Bei einem ihrer täglichen Kontrollflüge konnte Wallerie beobachten, wie die Bienenmutter (so nannten sie die Imkerin) Met in Flaschen abfüllte. Wallerie informierte Kasimir, weil sie wusste, dass er Met liebte.

„Weißt du Wallerie, der Geschmack des Mets erinnert mich an meine Zeit im Kloster von La Celle in der Provence in Frankreich. Das war im 17. Jahrhundert. Es war ein sehr streng geführtes Kloster, in dem Klausurnonnen lebten. Ich habe mich die meiste Zeit in ihrer Bibliothek aufgehalten, bis die Unruhen der Französischen Revolution bis zu unserem Kloster vordrangen. Das Schicksal wollte es, dass ich bei meiner Flucht zufällig in Paris im Garten von Schloss Malmaison eine Unterkunft fand. Dort lernte ich Napoleon Bonaparte kennen. Er ließ mich gewähren. Wahrscheinlich, weil er wusste, dass wir Bienen die Menschen verstehen können. Eines Tages nahm er mich sogar mit nach Italien, wo ich das erste Mal mit Ambrosius zusammenkam. Aber das ist eine längere Geschichte, die du dir am besten von Ambrosius selbst erzählen lässt. Leider hat Napoleon uns Bienen als sein Machtsymbol gewählt. Wir sollen in seinen Augen für die Unsterblichkeit und Wiedergeburt stehen.“

Antrittsrede der Schwarmkönigin vom Siebenstern-Bienenstock im Mangfalltal

Für ihre Zusammenkünfte wählte Queeny einen umgedrehten Korb, der in der hintersten Ecke eines Schuppens liegt und keine Verwendung mehr hatte. Sie liebt diesen Ort, weil er sie an die Anfänge ihres Bienendaseins erinnerte, als die Bienenwohnungen nur aus Weidenruten und Stroh bestanden. Später erfuhr sie vom Hofhund Xaverl, dass dieser Korb vom Großvater der Imkerin stammt, der von Beruf Korbflechter war und genau dieser Korb sein Gesellenstück war. Lange blieb dieses Versteck unbemerkt, bis der kleine neugierige Welpe auf das Summen und Brummen der Versammlung aufmerksam wurde. Es war die Aufgabe von Wallerie sich mit ihm zu verbünden. Er begriff schnell, dass er es sich nicht mit dem Inhalt des Korbes verscherzen soll und hielt dicht. Er wurde sogar vor jedem Treffen von Wallerie informiert, damit er die Imkerin ablenken kann. Das tat er dann auch, denn auf ihn kann man sich verlassen. Er gab nach einem kleinen Stich in die Pfote sein Ehrenwort.
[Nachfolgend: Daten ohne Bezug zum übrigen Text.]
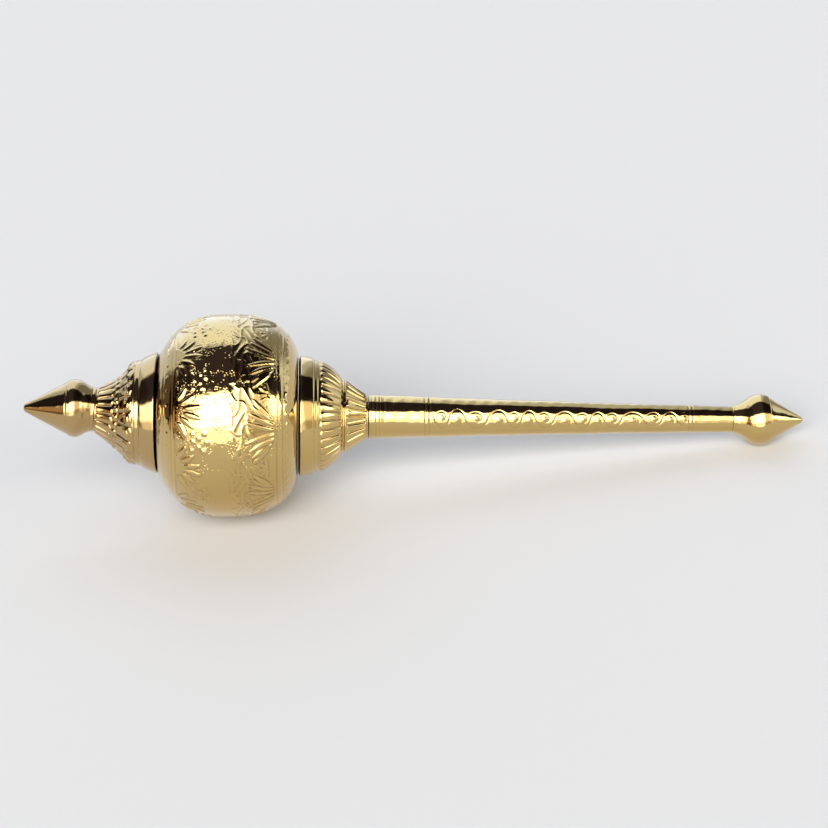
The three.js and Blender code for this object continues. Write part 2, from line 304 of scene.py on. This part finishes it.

Bevor Queeny ihre Königinnenzelle verließ, um sich ihrem Volk zu zeigen, übergab Wallerie ihr die Krone aus dem Wappen von Manchester. Selbstbewusst, mit dem Wissen und der Erfahrung von Jahrmillionen, verkündete sie einen Plan, der die Zukunft aller sichern soll.

„Liebe Brumm- und Summgemeinde. Mir ist zu Ohren gekommen, dass außerhalb unserer Siebensterngemeinde in so manchen Imkerkreisen die Funktionalität und Ausbeutung der Bienenstöcke angestrebt wird. Man hat sich verschiedene Techniken ausgedacht, die es möglich machen, uns als austauschbare Ware zu behandeln. Sogar vor einer künstlichen Züchtung von Regentinnen denn Königinnen kann man dazu nicht mehr sagen wird kein Halt gemacht. Ich nehme an, dass diese Imker und Imkerinnen nicht wissen, dass dies das Ende ihrer Bienenvölker bedeuten könnte“.
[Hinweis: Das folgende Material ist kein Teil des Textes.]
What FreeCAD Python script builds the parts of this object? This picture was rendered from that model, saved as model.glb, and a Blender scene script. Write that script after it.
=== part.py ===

„Ich werde mit Kasimir, Ambrosios und Wallerie eine Aufklärungskampagne starten. Sie werden euch regelmäßig über die Ergebnisse informieren. Wenn ihr jetzt zurückfliegt, vergesst bitte nie: Honig ist flüssige Liebe und jeder Bienenstock hat eine Seele, was wäre er ohne sie?“

Queeny bekam einen ohrenbetäubenden Applaus und mit viel Gesumme und Gebrumme setzte sich der Schwarm in Bewegung. Auch Xaverl stimmte mit einem tiefen Wuff dem Gesagten zu.